As extreme case lest take 40 C hall temperature. The the DEK20 should stabilize the rack temperature just bellow 35 C . A DEK30 unit will no have problems keeping the temperature bellow 20 C even at 40 C ambient temperature.

Therefore a DEK20 is the minimum suitable choice for the rack cooling. A DEK30 is to be considered if additional BLM will be operated from the same rack.

• The main source of heat is the CAEN HV. The heat output of the rest is much lower.
• Placing the HV frame under the scope has the largest effect on the cooling efficiency in the rack.
  • The optimum configuration is with the CAEN HV at the bottom. Speculation: there is a minimum space between the AC heat ducks and first heat generating unit above which the ordering of the units leads to small improvements.
• The cooling power needed to control the temperature in the rack is of order of 1700 W. I expect to add 4 more units, 2 LED drivers and 2 switching matrices.
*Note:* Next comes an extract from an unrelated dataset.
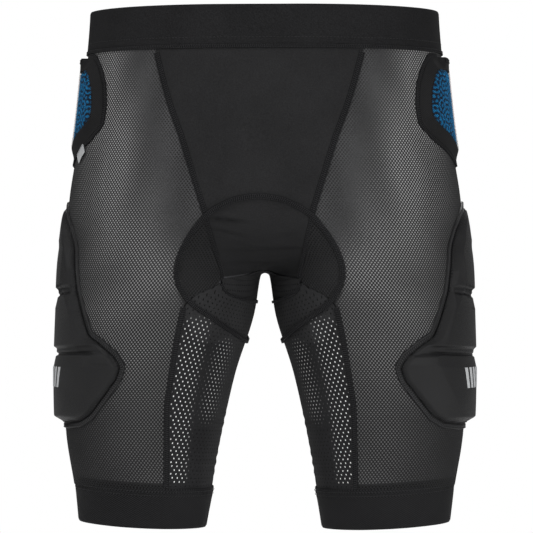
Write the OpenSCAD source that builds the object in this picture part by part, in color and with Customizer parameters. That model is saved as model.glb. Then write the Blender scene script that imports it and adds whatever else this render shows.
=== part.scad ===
// Padded impact shorts for skiing and snowboarding: a knit shell with a woven waistband,
// moulded thigh pads, foam hip and tailbone pads in mesh pockets, a seat pad and gripper cuffs.
// Origin: centre of the waist opening, level with the waistband's top edge. +Z up, front faces -Y,
// the wearer's left is +X. Every panel follows one smooth body surface, body_f(p) = 0.

/* [Waistband] */
// Width across the waist at its top edge
waist_w = 344; // [340:1:346]
// Height of the woven elastic
waistband_h = 40; // [36:1:41]
// Thickness of the woven elastic
waistband_t = 1.6; // [1.2:0.1:2]

/* [Shell] */
// Width across the hips and thighs
hip_w = 399; // [397:1:401]
// Thickness of the knit panels
knit_t = 1; // [0.7:0.1:1.2]
// Gap between neighbouring panels, closed by the seam over it
panel_gap = 1.2; // [0.8:0.1:1.6]
// Width of a flatlock seam
seam_w = 6; // [4:0.5:7]
// Thickness of a flatlock seam
seam_t = 0.7; // [0.5:0.1:0.8]

/* [Cuffs] */
// Height of the folded elastic cuff
cuff_h = 40; // [38:1:42]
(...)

The will add of order of 40 W. Hence, I use 1750 W for the estimates
• A DEK15 unit operating in 35 C hall temperature will stabilize the rack temperature at around 40 C .
• A DEK20 unit operating in 35 C hall temperature will stabilize the rack temperature at around 30 C . (Note: this is a drop in replacement of DEK15, it adds 6 kg to the roof load)
• A DEK30 unit can keep the rack temperature bellow 20 C even in 35 C hall.